Economist Paul Adolph Volcker Jr., former chairman of the Federal Reserve under U.S. presidents Jimmy Carter and Ronald Reagan has died at the age of 92.

Widely credited with having ended the high levels of inflation seen in the United States during the 1970s and early 1980s, he was the chairman of the Economic Recovery Advisory Board under President Barack Obama and author of the so-called Volcker Rule passed as part of the Dodd-Frank Wall Street Reform Act designed to keep banks from betting on speculative investments.

Mr Volcker was born on September 5, 1927 in Cape May, NJ, the grandson of German immigrants. He grew up in Teaneck, New Jersey, where his father was the township’s first municipal manager, graduating from the local high school before attending Princeton University where he graduated summa cum laude in 1949 from the Woodrow Wilson School.

Following a summer as a research assistant at the New York Fed, he moved to Harvard University to earn an M.A. in political economy from its Graduate School of Arts and Sciences and Graduate School of Public Administration.

After Harvard, Volcker attended the London School of Economics from 1951 to 1952 as a Rotary Foundation Ambassadorial Fellow under Rotary’s Ambassadorial Scholarships program.

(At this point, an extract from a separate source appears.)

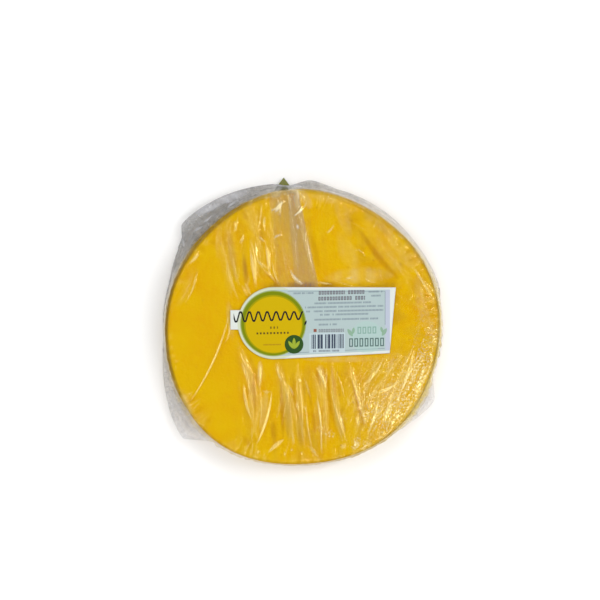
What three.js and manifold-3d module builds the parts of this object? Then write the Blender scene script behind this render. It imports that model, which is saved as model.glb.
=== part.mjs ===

In 1952, he joined the staff of the Federal Reserve Bank of New York as a full-time economist, a role he also held with Chase Manhattan Bank before he was hired at the Treasury Department as director of financial analysis.

Appointed by the Nixon Administration, Volcker served as under secretary of the Treasury for international monetary affairs from 1969 to 1974 and became president of the Federal Reserve Bank of New York in 1975.

President Jimmy Carter nominated Mr Volcker to serve as chairman of the Board of Governors of the Federal Reserve System on July 25, 1979. He was confirmed by the Senate on August 2, 1979, and took office on August 6, 1979. President Ronald Reagan renominated Volcker to a second term in 1983.

Mr. Volcker interlaced his stretches of public service with a career on Wall Street, most prominently as chief executive of the investment bank Wolfensohn & Company.

His first wife Barbara Volcker died in 1998 and he later married his longtime assistant, Anke Dening.

Known as Tall Paul for his height of 6 feet 7 inches, Mr Volcker is survived by Dening, his children Janice and James, and four grandchildren.